Personally I never found this aspect of Morrison’s schtick very convincing, and I would argue that The Society of the Spectacle is still annoyingly pertinent today:
Spectacular consumption which preserves congealed past culture, including the recuperated repetition of its negative manifestations, openly becomes in the cultural sector what it is implicitly in its totality: the communication of the incommunicable. The flagrant destruction of language is flatly acknowledged as an officially positive value because the point is to advertise reconciliation with the dominant state of affairs–and here all communication is joyously proclaimed absent. The critical truth of this destruction the real life of modern poetry and art is obviously hidden, since the spectacle, whose function is to make history forgotten within culture, applies, in the pseudo-novelty of its modernist means, the very strategy which constitutes its core. Thus a school of neo-literature, which simply admits that it contemplates the written word for its own sake, can present itself as something new. Furthermore, next to the simple proclamation of the sufficient beauty of the decay of the communicable, the most modern tendency of spectacular culture–and the one most closely linked to the repressive practice of the general organization of society–seeks to remake, by means of “team projects,” a complex neo-artistic environment made up of decomposed elements: notably in urbanism’s attempts to integrate artistic debris or esthetico- technical hybrids.
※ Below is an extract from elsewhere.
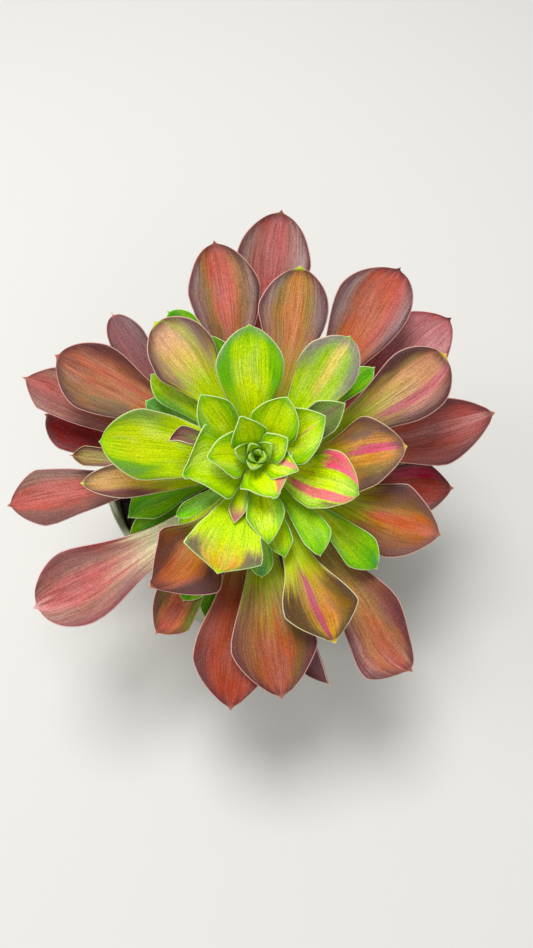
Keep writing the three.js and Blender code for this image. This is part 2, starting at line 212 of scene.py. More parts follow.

This is an expression, on the level of spectacular pseudo-culture, of developed capitalism’s general project, which aims to recapture the fragmented worker as a “personality well integrated in the group,” a tendency described by American sociologists (Riesman, Whyte, etc.). It is the same project everywhere: a restructuring without community.
[5] You’ll notice that I’ve stolen the observation about the inverted colour scheme on Ellis’ chest symbol from Marc, but what can I say – in a post that’s at least partly about benefiting from the labour of others, it felt like an appropriate move.